A cada paso aún sin quererlo, nos bañamos de tumba, nos vestimos de sombra, miramos desconcertados como la muerte desbarata nuestros planes, amenaza la dicha y nos separa de aquellos que nos aman.
Sin embargo, para los cristianos hay un sepulcro que no es fin sino comienzo, no es sombra sino luz, no es separación sino compañía, no es dolor sino gozo.
Cuando nos damos un baño de tumba en el sepulcro de Cristo, toda nuestra vida, las penas, las tragedias, los pecados, la propia muerte, adquieren otra forma de ser.
Muchos de nosotros somos cristianos de “ sepulcro vacío”. Nuestra Fe en la Resurrección es teórica:
nunca nos hemos encontrado personalmente con Jesucristo Resucitado, porque nunca hemos salido a buscarlo.

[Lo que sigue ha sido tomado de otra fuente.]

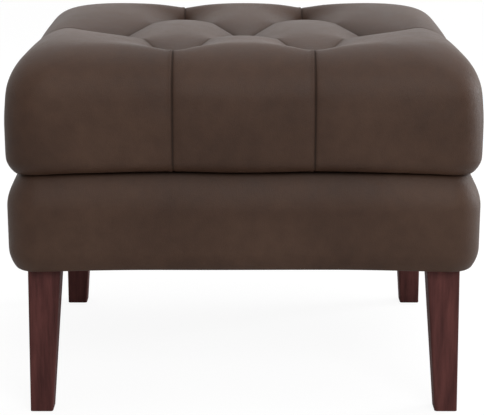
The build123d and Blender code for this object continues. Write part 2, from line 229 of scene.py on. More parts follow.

Y un cristianismo hueco se muestra en una vida de hogar sin entusiasmo, en un trabajo rutinario, en un continuo temor a la muerte.
Busquemos afanosamente a Jesús. A veces no es fácil hallarlo. Tiene la propiedad de pasar desapercibido.

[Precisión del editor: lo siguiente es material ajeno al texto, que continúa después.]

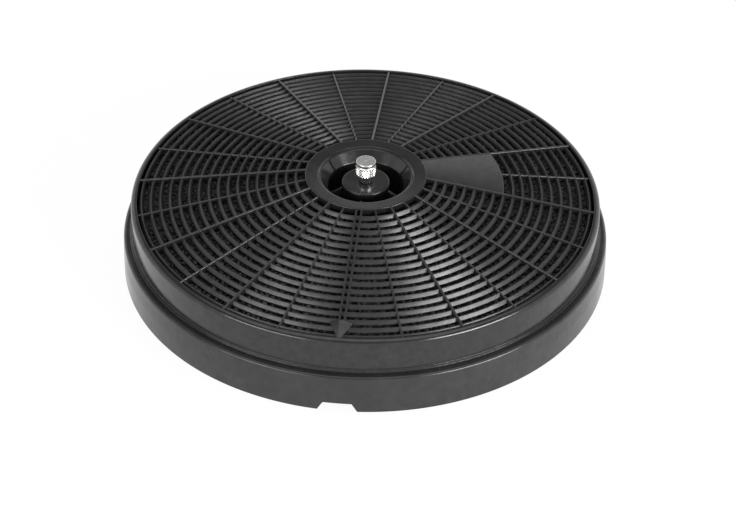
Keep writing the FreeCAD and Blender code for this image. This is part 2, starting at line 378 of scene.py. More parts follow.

María Magdalena lo confunde con el jardinero. Los apóstoles en el lago creen que es un fantasma. Los de Emaús lo toman por un peregrino. Pero hay un signo que nunca nos engaña: lo reconoceremos al partir el pan.
Si caminamos con Él podremos compartir su mesa, presentarle nuestras incertidumbres, mirar las cicatrices de los clavos, tocar sus manos y sus pies y recibir la fuerza de su espíritu.
Entonces, amanecerá sobre nuestra vida un gozo indescriptible y podremos anunciarle al mundo de hoy:
¡Hemos visto al Señor que ha resucitado de entre los muertos!